╔══

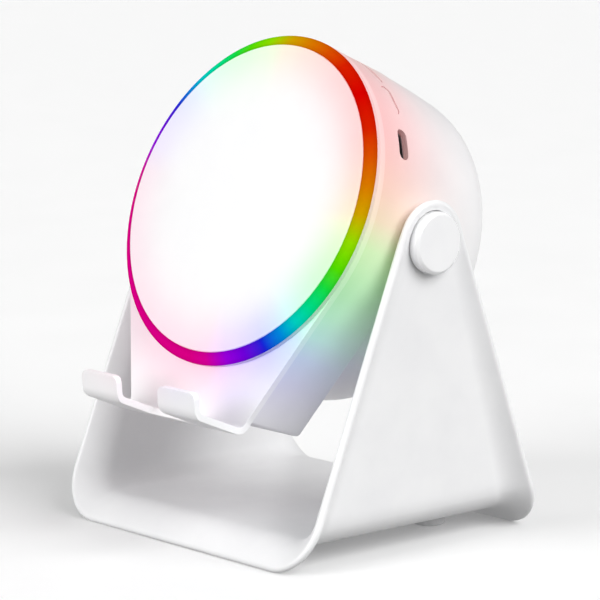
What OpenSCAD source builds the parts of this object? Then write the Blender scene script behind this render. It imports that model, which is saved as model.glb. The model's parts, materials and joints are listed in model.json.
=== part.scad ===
// Desk USB hub: a round hub body with a light ring, a wireless-charging face and a phone
// ledge, hung between the arms of a sheet-like stand on a friction hinge.
//
// The stand lies in the part's own axes: X along the hinge, front towards -Y, +Z up, table
// at Z = 0.  Everything on the head is drawn in head axes (u, v, w): u to the right, v up
// along the face, w out of the face, with the hinge at the origin.  head_place() puts them
// into the part.

/* [Head body] */
// Radius of the round face, to the outside of the light ring
head_r = 50; // [46:0.5:54]
// Radius of the body just behind the front plate
body_r = 49.8; // [45:0.1:50]
// Radius of the body where its rear rounding starts
tail_r = 48.3; // [44:0.1:49]
// Distance from the hinge axis forward to the outer edge of the light ring
ring_edge_w = 23.9; // [22:0.1:26]
// Distance from the hinge axis back to the flat rear of the body
rear_depth = 33.5; // [30:0.5:38]
// Radius of the rounding at the rear of the body
rear_round = 13.5; // [8:0.5:15]
// Wall thickness of the body
wall = 2.2; // [1.6:0.1:3]

/* [Chin and phone ledge] */
// Drop of the chin corners below the hinge axis, along the face
chin_drop = 65.4; // [60:0.2:70]
// Half the width across the chin corners
chin_half_w = 24.4; // [20:0.2:30]
// Position of the rear face of the chin, in front of the hinge axis
chin_rear_w = 1.5; // [0:0.5:6]
// Thickness of the front plate and of the ledge bent from it
plate_t = 2; // [1.5:0.1:2.5]
// Half the overall width of the ledge
ledge_half_w = 25; // [20:0.5:28]
// Half the width of the cable notch between the two hooks
notch_half_w = 9; // [6:0.1:11]
// Length of the straight lip of each hook
lip_len = 3.8; // [3:0.1:8]

/* [Light ring and face] */
// Radius of the inner edge of the light ring
ring_in_r = 46.6; // [44:0.1:47.5]
// Height of the ring's inner edge above its outer edge
ring_rise = 2.1; // [1:0.1:3]
// Number of light-emitting diodes behind the ring
led_count = 24; // [12:4:36]

/* [Ports and buttons] */
// Angle round the body from the top to the side USB-C port
side_port_angle = 61; // [56:1:66]
// Angle round the body from the top to the longer button
mode_button_angle = 25.8; // [22:0.1:28]
// Angle round the body from the top to the shorter button
power_button_angle = 42.2; // [40:0.1:44]
// Travel of each button
button_travel = 0.5; // [0.3:0.1:0.8]
// Distance of the ports and buttons in front of the hinge axis
port_w = 12.2; // [11.8:0.1:12.8]
// Spacing between the two USB-A ports at the rear
usb_a_pitch = 12; // [10:0.5:14]

/* [Stand] */
// Height of the hinge axis above the table
pivot_h = 89.6; // [86:0.2:96]
// Half the depth of the stand at the table
base_half_d = 47; // [44:0.5:54]
// Half the width across the flared edges of the stand
rim_half_w = 54; // [53.8:0.1:57]
// Half the width across the arms at the hinge
arm_half_w = 53; // [52.6:0.1:53.4]
// Outward lean of each arm, in degrees
arm_lean = 2.8; // [0:0.1:4]
// Radius of the rounded top of each arm
arm_top_r = 10.4; // [10:0.1:13]
// Height of the underside of the floor
floor_h = 5.66; // [4:0.1:8]
// Thickness of the stand's wall
sheet_t = 2.3; // [1.8:0.1:3]
// Outside radius of the bend between floor and arm
bend_r = 9.1; // [6:0.1:12]
// Tilt of the head back from upright, as drawn
head_tilt = 22.1; // [0:0.1:60]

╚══

## Goal
Give back the whole listing, word for word.

## Correct result
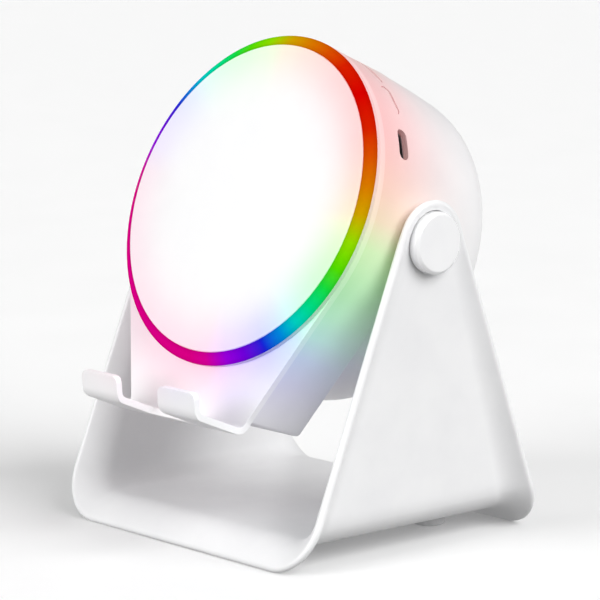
What OpenSCAD source builds the parts of this object? Then write the Blender scene script behind this render. It imports that model, which is saved as model.glb. The model's parts, materials and joints are listed in model.json.
=== part.scad ===
// Desk USB hub: a round hub body with a light ring, a wireless-charging face and a phone
// ledge, hung between the arms of a sheet-like stand on a friction hinge.
//
// The stand lies in the part's own axes: X along the hinge, front towards -Y, +Z up, table
// at Z = 0.  Everything on the head is drawn in head axes (u, v, w): u to the right, v up
// along the face, w out of the face, with the hinge at the origin.  head_place() puts them
// into the part.

/* [Head body] */
// Radius of the round face, to the outside of the light ring
head_r = 50; // [46:0.5:54]
// Radius of the body just behind the front plate
body_r = 49.8; // [45:0.1:50]
// Radius of the body where its rear rounding starts
tail_r = 48.3; // [44:0.1:49]
// Distance from the hinge axis forward to the outer edge of the light ring
ring_edge_w = 23.9; // [22:0.1:26]
// Distance from the hinge axis back to the flat rear of the body
rear_depth = 33.5; // [30:0.5:38]
// Radius of the rounding at the rear of the body
rear_round = 13.5; // [8:0.5:15]
// Wall thickness of the body
wall = 2.2; // [1.6:0.1:3]

/* [Chin and phone ledge] */
// Drop of the chin corners below the hinge axis, along the face
chin_drop = 65.4; // [60:0.2:70]
// Half the width across the chin corners
chin_half_w = 24.4; // [20:0.2:30]
// Position of the rear face of the chin, in front of the hinge axis
chin_rear_w = 1.5; // [0:0.5:6]
// Thickness of the front plate and of the ledge bent from it
plate_t = 2; // [1.5:0.1:2.5]
// Half the overall width of the ledge
ledge_half_w = 25; // [20:0.5:28]
// Half the width of the cable notch between the two hooks
notch_half_w = 9; // [6:0.1:11]
// Length of the straight lip of each hook
lip_len = 3.8; // [3:0.1:8]

/* [Light ring and face] */
// Radius of the inner edge of the light ring
ring_in_r = 46.6; // [44:0.1:47.5]
// Height of the ring's inner edge above its outer edge
ring_rise = 2.1; // [1:0.1:3]
// Number of light-emitting diodes behind the ring
led_count = 24; // [12:4:36]

/* [Ports and buttons] */
// Angle round the body from the top to the side USB-C port
side_port_angle = 61; // [56:1:66]
// Angle round the body from the top to the longer button
mode_button_angle = 25.8; // [22:0.1:28]
// Angle round the body from the top to the shorter button
power_button_angle = 42.2; // [40:0.1:44]
// Travel of each button
button_travel = 0.5; // [0.3:0.1:0.8]
// Distance of the ports and buttons in front of the hinge axis
port_w = 12.2; // [11.8:0.1:12.8]
// Spacing between the two USB-A ports at the rear
usb_a_pitch = 12; // [10:0.5:14]

/* [Stand] */
// Height of the hinge axis above the table
pivot_h = 89.6; // [86:0.2:96]
// Half the depth of the stand at the table
base_half_d = 47; // [44:0.5:54]
// Half the width across the flared edges of the stand
rim_half_w = 54; // [53.8:0.1:57]
// Half the width across the arms at the hinge
arm_half_w = 53; // [52.6:0.1:53.4]
// Outward lean of each arm, in degrees
arm_lean = 2.8; // [0:0.1:4]
// Radius of the rounded top of each arm
arm_top_r = 10.4; // [10:0.1:13]
// Height of the underside of the floor
floor_h = 5.66; // [4:0.1:8]
// Thickness of the stand's wall
sheet_t = 2.3; // [1.8:0.1:3]
// Outside radius of the bend between floor and arm
bend_r = 9.1; // [6:0.1:12]
// Tilt of the head back from upright, as drawn
head_tilt = 22.1; // [0:0.1:60]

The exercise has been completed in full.